The firm has its own sales and service operations in Indonesia for example and he said, “They would get support from Singapore or China, the US or Finland, depending on the products.
India is another key Asian territory for Metso and Kahkonen said: “In India we’ve been investing a lot in the last few years. We have a factory in India and besides serving the local markets it is making some exports.”
The Brazilian facility is another important operation for the company and Kahkonen said: “Our Brazilian plant is the biggest site in the Metso group.” And he added that this well-established operation also covers key territories in Latin America, such as Chile and Peru.

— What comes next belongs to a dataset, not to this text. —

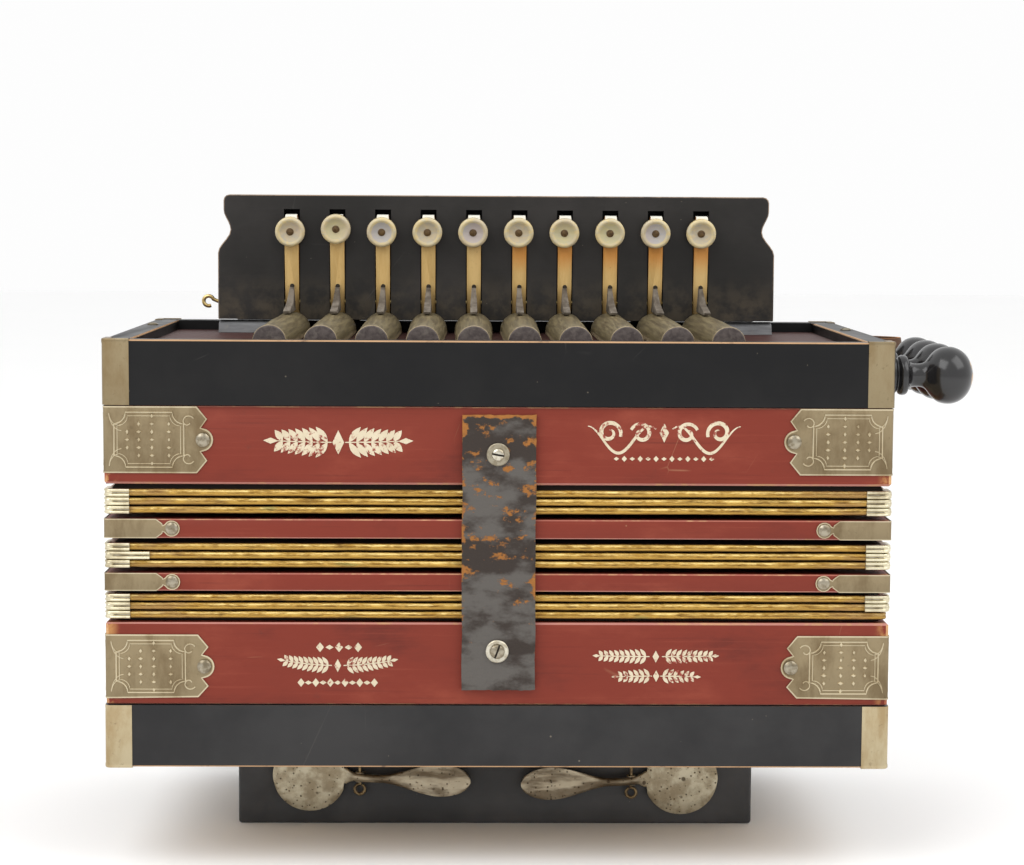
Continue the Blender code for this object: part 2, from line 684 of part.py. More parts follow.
def build_air_button(paints):
    """A push button whose inner pad closes the vent in the box's end wall."""
    wall_in = BOX_HALF_W - BOX_WALL
    pad, stem, cap = 11.0 * MM, 2.5 * MM, 6.5 * MM
    profile = [(wall_in - 3 * MM, 0), (wall_in - 3 * MM, pad), (wall_in - GAP, pad)]
    profile += [(wall_in - GAP, stem), (BOX_HALF_W + 1.0 * MM, stem), (BOX_HALF_W + 1.0 * MM, cap)]
    profile += [(BOX_HALF_W + 3.6 * MM, cap), (BOX_HALF_W + 4.4 * MM, cap - 1.2 * MM)]
    profile.append((BOX_HALF_W + 4.4 * MM, 0))
    bm = lathe_mesh(profile, (0, AIR_BUTTON_Y, AIR_BUTTON_Z), (1, 0, 0), 16)
    button = add_object("air_button", bm, paints["black_wood"], smooth=True)
    hang_on(button, add_pivot("air_pivot", (BOX_HALF_W, AIR_BUTTON_Y, AIR_BUTTON_Z)))


def spoon_half_height(along):
    """Half height of the spoon at a distance from its disc's centre, towards the bowl."""
    neck = 1.5 * MM
    bowl = 7.6 * MM
    length = SPOON_DISC_X - SPOON_TIP_X
    shoulder, widest = 28.0 * MM, 52.0 * MM
    if along < SPOON_DISC_RADIUS - 1 * MM:
        return math.sqrt(SPOON_DISC_RADIUS ** 2 - along ** 2)
    if along < shoulder:
        flare = max(1 - (along - SPOON_DISC_RADIUS) / (5 * MM), 0.0)
        return neck + 1.6 * MM * min(flare, 1.0) ** 2
    if along < widest:
        t = (along - shoulder) / (widest - shoulder)
        return neck + (bowl - neck) * (3 * t ** 2 - 2 * t ** 3)
    t = (along - widest) / (length - widest)
    return bowl * math.sqrt(max(1 - t ** 2, 0.06))


def build_spoon(name, side, paints):
    """Flat disc over the tone hole, narrow neck over the axle, shallow bowl for the finger."""
    radius = SPOON_DISC_RADIUS
    stations = [-math.cos(math.pi * k / 12) * radius * 0.985 for k in range(12)]
    stations += [(15.5 + 2.6 * k) * MM for k in range(15)]
    stations += [(53.5 + 10.4 * math.sin(math.pi / 2 * k / 6)) * MM for k in range(7)]
    sections = []
    for along in stations:
        half = spoon_half_height(along)
        rise = min(max((along - 12 * MM) / (12 * MM), 0.0), 1.0)
        front = BOX_FRONT_Y - 3.0 * MM - 4.2 * MM * (3 * rise ** 2 - 2 * rise ** 3)
        x = side * (SPOON_DISC_X - along)
        centre = spoon_z(side) - SPOON_DROOP * max(along, 0.0)
        corners = [(front, -half), (front, half)]
        corners += [(front + SPOON_PLATE, half), (front + SPOON_PLATE, -half)]
        sections.append([(x, y, centre + dz) for y, dz in corners])
    spoon = add_object(name, loft_mesh(sections), paints["steel"], smooth=True)
    pivot_y = BOX_FRONT_Y - SPOON_AXLE_PROUD
    pivot_z = spoon_z(side) - SPOON_DROOP * (SPOON_DISC_X - SPOON_PIVOT_X)
    place = Matrix.Translation((side * SPOON_PIVOT_X, pivot_y, pivot_z))
    knuckle = bmesh.new()
    bmesh.ops.create_cone(
        knuckle, cap_ends=True, segments=12, radius1=1.9 * MM, radius2=1.9 * MM,
        depth=4 * MM, matrix=place)
    join_on(spoon, knuckle, paints["steel"])
    bore = bmesh.new()
    bmesh.ops.create_cone(
        bore, cap_ends=True, segments=12, radius1=SPOON_BORE, radius2=SPOON_BORE,
        depth=20 * MM, matrix=place)
    cut(spoon, bore, paints["steel"])
    hang_on(spoon, add_pivot(name + "_pivot", (side * SPOON_PIVOT_X, pivot_y, pivot_z)))


def build_spoon_axle(name, side, paints):
    """A wire through the spoon's knuckle, its top turned to the box, its foot an open eye."""
    x = side * SPOON_PIVOT_X
    y = BOX_FRONT_Y - SPOON_AXLE_PROUD
    middle = spoon_z(side)
    top = middle + 7.0 * MM
    points = [(x, BOX_FRONT_Y - GAP, top), (x, BOX_FRONT_Y - 2.4 * MM, top)]
    points += [(x, y, top - 1.2 * MM), (x, y, middle), (x, y, middle - 3.2 * MM)]
    eye_radius = 2.0 * MM
    eye_z = middle - 5.6 * MM
    for k in range(11):
        angle = math.radians(75 + 28 * k)
        eye_x = x - side * eye_radius * math.cos(angle)
        points.append((eye_x, y, eye_z + eye_radius * math.sin(angle)))
    wire_object(name, points, SPOON_WIRE, paints["brass_wire"])


# ------------------------------------------------------------------- straps
def strap_front():
    return -HALF_D + FRAME_INSET - GAP


def strap_plate(z_low, z_high):
    back = strap_front()
    half = STRAP_WIDTH / 2
    return box_mesh((-half, back - STRAP_THICKNESS, z_low), (half, back, z_high))


def screw_hole(z):
    bore = bmesh.new()
    turn = Matrix.Translation((0, strap_front(), z)) @ Matrix.Rotation(math.pi / 2, 4, "X")
    bmesh.ops.create_cone(
        bore, cap_ends=True, segments=12, radius1=2.1 * MM, radius2=2.1 * MM,
        depth=STRAP_THICKNESS * 4, matrix=turn)
    return bore


def build_strap_screw(name, z, paints):
    """Round head on a washer, with a short shank in the strap's hole."""
    front = STRAP_THICKNESS + GAP
    head = [(0.0, 0.0), (0.0, 1.7), (front / MM, 1.7), (front / MM, 4.35), (front / MM + 0.8, 4.35)]
    head += [(front / MM + 0.8, 2.6), (front / MM + 1.7, 2.3), (front / MM + 2.3, 1.3)]
    head.append((front / MM + 2.4, 0.0))
    profile = [(along * MM, radius * MM) for along, radius in head]
    bm = lathe_mesh(profile, (0, strap_front() - GAP, z), (0, -1, 0), 16)
    return add_object(name, bm, paints["steel"], smooth=True)


def build_bellows_strap(paints):
    """The closing strap: a tail held by the lower screw and a flap that folds down at the front."""
    tail = add_object("strap_tail", strap_plate(STRAP_BOTTOM, STRAP_BEND_Z - GAP), paints["leather"])
    cut(tail, screw_hole(LOWER_SCREW_Z), paints["leather"])
    flap = add_object("bellows_strap", strap_plate(STRAP_BEND_Z, STRAP_TOP), paints["leather"])
    cut(flap, screw_hole(UPPER_SCREW_Z), paints["leather"])
    upper = build_strap_screw("strap_screw", UPPER_SCREW_Z, paints)
    pivot = add_pivot("strap_pivot", (0, strap_front() - STRAP_THICKNESS, STRAP_BEND_Z))
    hang_on(flap, pivot)
    hang_on(upper, pivot)


def bowed_path(foot, half_span, height, steps):
    """Half a strap loop's inner side: flat feet on the wall and a smooth bow between them."""
    points = [(-half_span - foot, 0.0), (-half_span, 0.0)]
    for k in range(1, steps):
        t = k / steps
        points.append((-half_span + 2 * half_span * t, height * math.sin(math.pi * t) ** 0.8))
    points += [(half_span, 0.0), (half_span + foot, 0.0)]
    return points


def build_hand_strap(paints):
    """Leather strap across the rear of the bass box for the left hand."""
    path = bowed_path(16 * MM, 70 * MM, 21 * MM, 14)
    placed = [(x, HALF_D + GAP + bow) for x, bow in path]
    bm = ribbon_mesh(placed, STRAP_THICKNESS, 6.5 * MM, 32.5 * MM)
    add_object("hand_strap", bm, paints["leather"])


def build_thumb_strap(paints):
    """Small leather loop on the right wall of the treble casing."""
    path = bowed_path(6 * MM, 14 * MM, 21 * MM, 10)
    centre_y = 42 * MM
    placed = [(HALF_W + GAP + bow, centre_y - along) for along, bow in path]
    bm = ribbon_mesh(placed, 2.2 * MM, Z_RIM - 21.0 * MM, Z_RIM - 4.4 * MM)
    add_object("thumb_strap", bm, paints["leather"])


def build():
    for old in list(bpy.data.objects):
        bpy.data.objects.remove(old, do_unlink=True)
    paints = make_materials()
    build_bass_box(paints)
    build_bass_board(paints)
    build_bass_reed_block(paints)
    build_bass_casing(paints)
    build_bellows_frames(paints)
    build_bellows(paints)
    build_treble_casing(paints)
    build_pallet_board(paints)
    build_treble_reed_block(paints)
    build_fingerboard(paints)
    build_key_axle(paints)
    build_keys(paints)
    for index in range(STOP_COUNT):
        build_stop(index, paints)
    for label, side in (("left", -1), ("right", 1)):
        build_spoon(f"bass_spoon_{label}", side, paints)
        build_spoon_axle(f"spoon_axle_{label}", side, paints)
    build_air_button(paints)
    build_bellows_strap(paints)
    build_hand_strap(paints)
    build_thumb_strap(paints)


build()
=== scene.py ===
import random
from math import atan, copysign, cos, pi, radians, sin, sqrt

import bmesh
import bpy
from mathutils import Matrix, Vector, noise
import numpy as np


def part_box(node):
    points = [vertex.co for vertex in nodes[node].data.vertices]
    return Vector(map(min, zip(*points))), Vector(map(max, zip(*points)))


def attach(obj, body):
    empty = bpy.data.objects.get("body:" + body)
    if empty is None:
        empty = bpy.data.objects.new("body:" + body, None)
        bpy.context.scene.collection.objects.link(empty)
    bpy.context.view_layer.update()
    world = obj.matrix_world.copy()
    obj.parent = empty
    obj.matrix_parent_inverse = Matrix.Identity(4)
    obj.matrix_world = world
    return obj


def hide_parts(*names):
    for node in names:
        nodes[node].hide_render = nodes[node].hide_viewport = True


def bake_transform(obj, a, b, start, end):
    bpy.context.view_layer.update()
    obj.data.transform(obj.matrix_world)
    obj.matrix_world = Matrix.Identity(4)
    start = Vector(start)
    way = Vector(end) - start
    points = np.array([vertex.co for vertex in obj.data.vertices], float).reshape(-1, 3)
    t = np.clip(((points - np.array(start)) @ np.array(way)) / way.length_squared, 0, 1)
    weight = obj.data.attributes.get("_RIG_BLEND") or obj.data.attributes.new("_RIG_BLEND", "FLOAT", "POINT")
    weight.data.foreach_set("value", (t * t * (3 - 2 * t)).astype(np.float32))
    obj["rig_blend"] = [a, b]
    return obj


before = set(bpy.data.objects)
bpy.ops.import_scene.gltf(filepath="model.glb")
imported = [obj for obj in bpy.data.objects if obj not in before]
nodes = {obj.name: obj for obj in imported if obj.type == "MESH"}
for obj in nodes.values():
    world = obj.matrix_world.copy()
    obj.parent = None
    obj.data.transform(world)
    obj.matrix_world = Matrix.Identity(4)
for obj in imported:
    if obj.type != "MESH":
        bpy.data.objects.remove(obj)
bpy.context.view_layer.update()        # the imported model, which nothing here moves
mm = 0.001

# Places that many pieces share, read from the frame
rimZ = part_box("treble_casing")[1].z
halfWidth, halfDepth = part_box("treble_casing")[1].xy
frameHalfWidth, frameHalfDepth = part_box("treble_frame")[1].xy
frameSwell = 0.5 * mm    # the frames have swollen until they almost meet the casings
frameHalfWidth += frameSwell
frameCornerRadius = 1.1 * mm
fourCorners = [(signX, signY) for signX in (-1, 1) for signY in (-1, 1)]
keyNames = [f"{i + 1:02d}" for i in range(10)]
keyX = [sum(corner.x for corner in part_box("key_button_" + k)) / 2 for k in keyNames]


# ---- mesh helpers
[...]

Of the BRICs nations, Russia is the exception with regard to local manufacturing and Kahkonen said, “In Russia we’ve not invested yet. It’s a difficult market and is very volatile, depending on the oil and gas industry so we haven’t put an investment into manufacturing there as we can serve the market from Finland or China.”

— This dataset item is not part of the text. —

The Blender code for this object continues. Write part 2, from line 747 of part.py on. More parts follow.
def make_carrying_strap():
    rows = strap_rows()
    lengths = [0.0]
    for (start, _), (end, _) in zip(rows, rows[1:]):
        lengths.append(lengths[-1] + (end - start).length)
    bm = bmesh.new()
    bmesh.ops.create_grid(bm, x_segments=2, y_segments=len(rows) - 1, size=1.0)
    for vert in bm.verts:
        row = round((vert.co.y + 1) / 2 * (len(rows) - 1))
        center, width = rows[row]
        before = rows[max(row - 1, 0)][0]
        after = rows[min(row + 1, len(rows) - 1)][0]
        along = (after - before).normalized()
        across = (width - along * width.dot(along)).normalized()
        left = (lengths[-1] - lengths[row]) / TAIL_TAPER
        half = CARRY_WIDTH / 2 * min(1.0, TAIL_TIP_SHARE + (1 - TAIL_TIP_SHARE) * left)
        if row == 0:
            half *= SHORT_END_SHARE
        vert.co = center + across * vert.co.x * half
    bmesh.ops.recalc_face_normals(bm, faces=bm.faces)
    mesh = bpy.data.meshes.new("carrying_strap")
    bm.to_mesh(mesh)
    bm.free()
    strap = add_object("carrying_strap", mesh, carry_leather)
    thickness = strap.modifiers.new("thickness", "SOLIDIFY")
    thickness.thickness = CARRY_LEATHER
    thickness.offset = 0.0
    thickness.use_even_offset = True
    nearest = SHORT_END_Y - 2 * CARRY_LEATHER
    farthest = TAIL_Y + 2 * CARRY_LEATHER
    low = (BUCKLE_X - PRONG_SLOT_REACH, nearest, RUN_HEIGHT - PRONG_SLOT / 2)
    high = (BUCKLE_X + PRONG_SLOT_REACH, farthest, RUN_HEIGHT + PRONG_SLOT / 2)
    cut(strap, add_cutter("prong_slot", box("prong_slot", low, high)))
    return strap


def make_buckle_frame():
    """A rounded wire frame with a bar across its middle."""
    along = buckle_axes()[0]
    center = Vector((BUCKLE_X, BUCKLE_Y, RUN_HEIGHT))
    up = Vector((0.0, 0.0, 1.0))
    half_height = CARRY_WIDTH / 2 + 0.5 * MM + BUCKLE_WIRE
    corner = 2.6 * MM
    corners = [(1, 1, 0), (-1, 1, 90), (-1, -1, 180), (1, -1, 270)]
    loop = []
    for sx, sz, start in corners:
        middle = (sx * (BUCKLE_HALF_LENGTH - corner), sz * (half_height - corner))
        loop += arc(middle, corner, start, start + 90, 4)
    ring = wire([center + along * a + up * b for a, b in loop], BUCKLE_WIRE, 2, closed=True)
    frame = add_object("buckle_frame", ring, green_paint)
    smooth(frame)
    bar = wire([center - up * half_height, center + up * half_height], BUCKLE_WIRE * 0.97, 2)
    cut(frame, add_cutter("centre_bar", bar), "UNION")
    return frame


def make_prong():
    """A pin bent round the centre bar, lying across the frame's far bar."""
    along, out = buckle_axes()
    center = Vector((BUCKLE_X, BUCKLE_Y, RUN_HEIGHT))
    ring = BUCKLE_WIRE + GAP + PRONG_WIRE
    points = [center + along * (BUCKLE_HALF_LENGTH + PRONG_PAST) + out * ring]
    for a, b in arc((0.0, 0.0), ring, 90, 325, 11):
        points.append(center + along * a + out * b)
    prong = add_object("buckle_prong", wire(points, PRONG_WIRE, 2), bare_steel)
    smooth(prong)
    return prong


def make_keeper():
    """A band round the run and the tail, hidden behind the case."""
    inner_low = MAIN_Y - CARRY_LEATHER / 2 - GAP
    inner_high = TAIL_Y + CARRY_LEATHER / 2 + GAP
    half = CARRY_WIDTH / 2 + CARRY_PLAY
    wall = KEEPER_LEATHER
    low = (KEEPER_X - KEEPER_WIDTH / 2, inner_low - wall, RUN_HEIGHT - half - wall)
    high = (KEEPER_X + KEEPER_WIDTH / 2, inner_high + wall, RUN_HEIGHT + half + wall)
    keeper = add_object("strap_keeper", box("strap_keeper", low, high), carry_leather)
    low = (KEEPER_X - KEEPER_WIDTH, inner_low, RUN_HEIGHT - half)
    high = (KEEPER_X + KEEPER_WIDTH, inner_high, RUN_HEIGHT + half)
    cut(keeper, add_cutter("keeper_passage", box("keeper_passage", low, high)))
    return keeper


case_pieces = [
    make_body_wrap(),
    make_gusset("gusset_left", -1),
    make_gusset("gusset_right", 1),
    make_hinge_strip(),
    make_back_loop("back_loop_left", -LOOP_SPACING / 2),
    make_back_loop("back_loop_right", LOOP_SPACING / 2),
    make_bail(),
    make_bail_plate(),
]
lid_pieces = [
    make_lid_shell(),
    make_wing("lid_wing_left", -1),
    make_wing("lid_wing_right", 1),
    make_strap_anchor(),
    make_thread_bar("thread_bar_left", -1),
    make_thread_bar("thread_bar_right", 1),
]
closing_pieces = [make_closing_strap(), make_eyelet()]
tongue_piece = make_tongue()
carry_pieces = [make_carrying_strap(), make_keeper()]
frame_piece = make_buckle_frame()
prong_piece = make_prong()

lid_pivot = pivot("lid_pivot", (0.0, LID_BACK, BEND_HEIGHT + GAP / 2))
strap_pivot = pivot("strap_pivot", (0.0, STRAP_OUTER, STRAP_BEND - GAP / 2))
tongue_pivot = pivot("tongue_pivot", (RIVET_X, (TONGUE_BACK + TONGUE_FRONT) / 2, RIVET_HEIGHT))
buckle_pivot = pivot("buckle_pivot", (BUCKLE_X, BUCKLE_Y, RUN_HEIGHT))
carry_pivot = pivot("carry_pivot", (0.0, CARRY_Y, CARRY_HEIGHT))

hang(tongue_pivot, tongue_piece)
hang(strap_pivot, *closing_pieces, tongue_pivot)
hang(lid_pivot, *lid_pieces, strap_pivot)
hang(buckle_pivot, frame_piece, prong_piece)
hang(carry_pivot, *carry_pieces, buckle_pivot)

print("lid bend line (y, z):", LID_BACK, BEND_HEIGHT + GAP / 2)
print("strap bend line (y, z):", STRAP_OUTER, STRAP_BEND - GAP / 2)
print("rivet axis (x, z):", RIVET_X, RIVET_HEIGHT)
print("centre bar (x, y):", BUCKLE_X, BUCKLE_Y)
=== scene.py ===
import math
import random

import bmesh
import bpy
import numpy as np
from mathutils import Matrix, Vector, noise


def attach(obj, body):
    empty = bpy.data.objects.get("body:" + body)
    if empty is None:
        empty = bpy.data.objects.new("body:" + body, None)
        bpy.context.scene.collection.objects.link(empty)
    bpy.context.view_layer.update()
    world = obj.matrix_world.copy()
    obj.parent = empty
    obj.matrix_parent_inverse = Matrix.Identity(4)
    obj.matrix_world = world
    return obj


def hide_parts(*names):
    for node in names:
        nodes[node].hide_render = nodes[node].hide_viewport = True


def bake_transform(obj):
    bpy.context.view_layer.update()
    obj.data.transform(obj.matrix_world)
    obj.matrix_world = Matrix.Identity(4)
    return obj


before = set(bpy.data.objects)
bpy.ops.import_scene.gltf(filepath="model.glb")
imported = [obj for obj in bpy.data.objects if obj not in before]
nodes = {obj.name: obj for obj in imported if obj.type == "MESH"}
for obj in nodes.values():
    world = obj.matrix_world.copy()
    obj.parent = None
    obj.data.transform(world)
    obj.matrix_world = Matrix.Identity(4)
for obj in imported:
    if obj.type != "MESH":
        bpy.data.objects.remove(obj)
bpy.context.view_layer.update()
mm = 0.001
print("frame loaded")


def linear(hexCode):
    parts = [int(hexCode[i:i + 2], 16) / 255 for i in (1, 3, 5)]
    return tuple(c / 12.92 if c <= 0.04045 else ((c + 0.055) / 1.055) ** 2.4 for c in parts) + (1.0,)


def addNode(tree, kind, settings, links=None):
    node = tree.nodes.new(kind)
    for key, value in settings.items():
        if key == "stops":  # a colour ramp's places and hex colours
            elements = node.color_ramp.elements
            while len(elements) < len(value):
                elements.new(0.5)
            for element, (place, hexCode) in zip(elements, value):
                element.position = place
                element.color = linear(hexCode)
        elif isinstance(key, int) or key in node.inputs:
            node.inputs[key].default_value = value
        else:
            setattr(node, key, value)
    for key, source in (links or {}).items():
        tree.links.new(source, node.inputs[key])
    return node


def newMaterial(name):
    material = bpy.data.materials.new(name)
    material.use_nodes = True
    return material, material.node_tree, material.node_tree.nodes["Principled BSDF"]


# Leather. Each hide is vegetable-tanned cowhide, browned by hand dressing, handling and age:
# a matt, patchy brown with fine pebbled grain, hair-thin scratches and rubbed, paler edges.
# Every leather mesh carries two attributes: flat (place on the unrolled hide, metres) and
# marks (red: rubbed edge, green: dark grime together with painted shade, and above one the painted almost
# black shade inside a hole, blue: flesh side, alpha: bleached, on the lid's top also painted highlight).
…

But Africa also offers potential and he continued, “There are many opportunities in Africa. It’s a step by step process.” Metso already has a well-established position in South Africa with its own facilities and is also growing its presence in Botswana and Namibia. Some 40% of the company’s workforce is in developing countries and Kahkonen said: “Around half of our business comes from emerging markets today and there is the potential to increase service contracts there.”
Metso is in a strong position with its well-established global presence and its healthy financial state, with the option of buying other companies as a possibility. With regard to acquisitions Kahkonen said, “We are actively looking. We haven’t done a big one but we are looking at smaller acquisitions of €10-15 million. The risk profile is manageable and we can create a lot of growth. But we want to make sure organic growth is the key.”